There are mathematical objects.
Abstractness.
Mathematical objects are abstract.
Independence.
Mathematical objects are independent of intelligent agents and their language, thought, and practices [emphasis added]"

https://plato.stanford.edu/entries/platonism/ :

"Platonism is the view that there exist such things as abstract objects — where an abstract object is an object that does not exist in space or time and which is therefore entirely non-physical and non-mental [emphasis added]."

The crank doesn't know jack about logic, mathematics or philosophy of mathematics. But still he's good for serially shooting his ignorant mouth off about them.

Note: it is platonism with lower case, we are not talking about Plato when the discussion is modern mathematics. — Lionino

OK, I was unaware of that convention. We are definitely not talking about Plato, but modern day platonism (my spell check does not like the lower case).

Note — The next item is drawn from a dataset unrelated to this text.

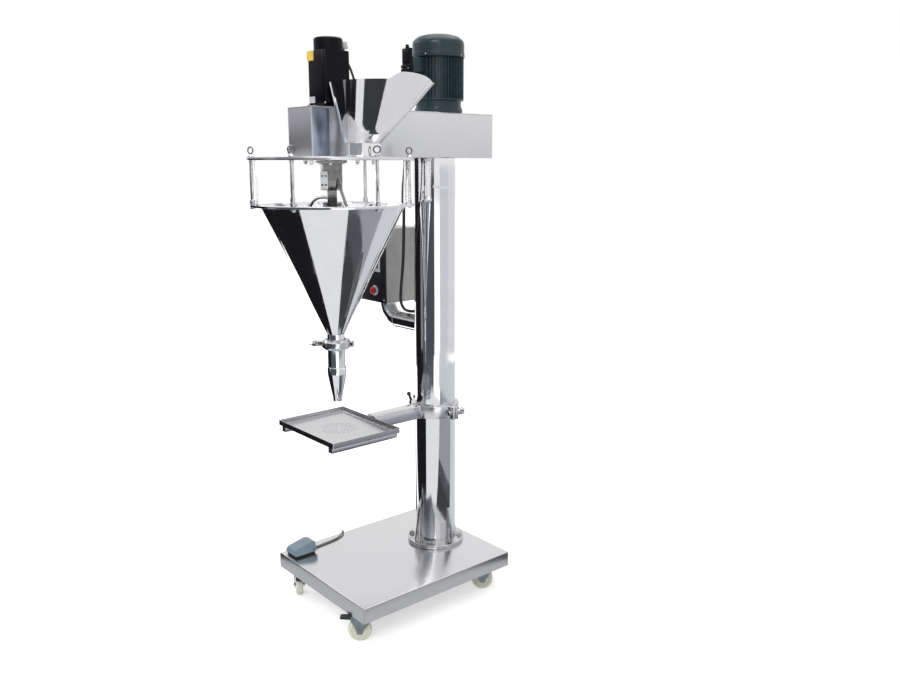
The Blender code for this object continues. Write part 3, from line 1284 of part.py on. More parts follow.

But nominalists deny that mathematical objects are real, some think they are useful fictions. — Lionino

If the so-called mathematical objects are fictions then they are not really objects, but fictions. Therefore we cannot correctly refer to the tools of mathematics as "objects". If we're nominalist we'd say that anyone who speaks about mathematical objects is speaking fiction; fiction meaning untruth, because abstractions are simply not objects for the nominalist. And to call them objects would be false by the principles of that ontology.

That is a deep topic in itself and, though related, distinct from the metaphysics of mathematics. — Lionino

The point though, is that if we reject platonism, then we need some other ontology to support the reality of rules. We cannot defer to "intersubjectivity", because that makes a rule something between subjects, therefore outside the subject, and this external existence of rules is just a disguised platonism. Therefore we need to properly locate "rules" as properties of subjects, internal to thinking minds. I have my rules and you have your rules. Then the reality of agreement, convention, needs to be accounted for, and pragmaticism is designed for this purpose.